Guide

Enterprise AI Agents with Approvals

The approval model is the product for enterprise AI. If you place the gate too early, the workflow becomes glorified summarization. If you place it too late, the business will never trust the system. The right design puts the human at the point of risk, not at every trivial step.

Updated 2026-03-19

Best rule

Approve at the point of irreversible business impact

Typical gates

Money movement, access changes, contract terms, customer commitments

What not to gate

Low-risk prep work, packet building, summarization, queue assembly

Owner type

Named business owner, not a generic queue

Failure mode

Approval theater that forces humans to rubber-stamp everything

Target outcome

Humans review fewer items, but the important ones better

Where the approval gate should usually sit

  • Right before money leaves the business.
  • Right before privileged access is granted or expanded.
  • Right before customer-facing commitments become real.
  • Right before the business accepts a legal or policy exception.

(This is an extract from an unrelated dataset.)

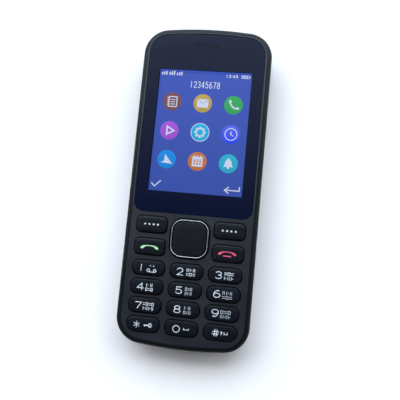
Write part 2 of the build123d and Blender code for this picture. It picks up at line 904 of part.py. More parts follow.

What the agent should do before the gate

The agent should collect evidence, summarize the context, group the queue, and draft the recommended action. That work is what makes the approval worthwhile, because the reviewer can make the call with context instead of hunting for it.

This is why approval-controlled AI tends to beat naive automation in enterprise settings. The agent reduces the cost of judgment without pretending judgment no longer matters.

How to keep approvals from becoming friction

  • Send only the exception queue to humans, not the full queue.
  • Make the decision packet concise enough to review in the interface the team already uses.
  • Attach the source links so reviewers can verify the evidence quickly.
  • Record overrides, because that is where the policy gaps usually hide.

Frequently Asked Questions

Short answers to the questions serious buyers and operators ask first.

Should every enterprise workflow start with approvals?

Yes for consequential actions, no for every step. The agent should be trusted to do the prep work immediately. The review gate belongs where the workflow could create real business risk.

What does a bad approval model look like?

A bad model asks for human approval so often that people stop reading. That turns approval into ceremony rather than control.

What is the best first approval-controlled workflow?

A workflow with repetitive prep work, clear evidence sources, and obvious risk boundaries. Finance, vendor onboarding, access review, and contract review all fit that pattern.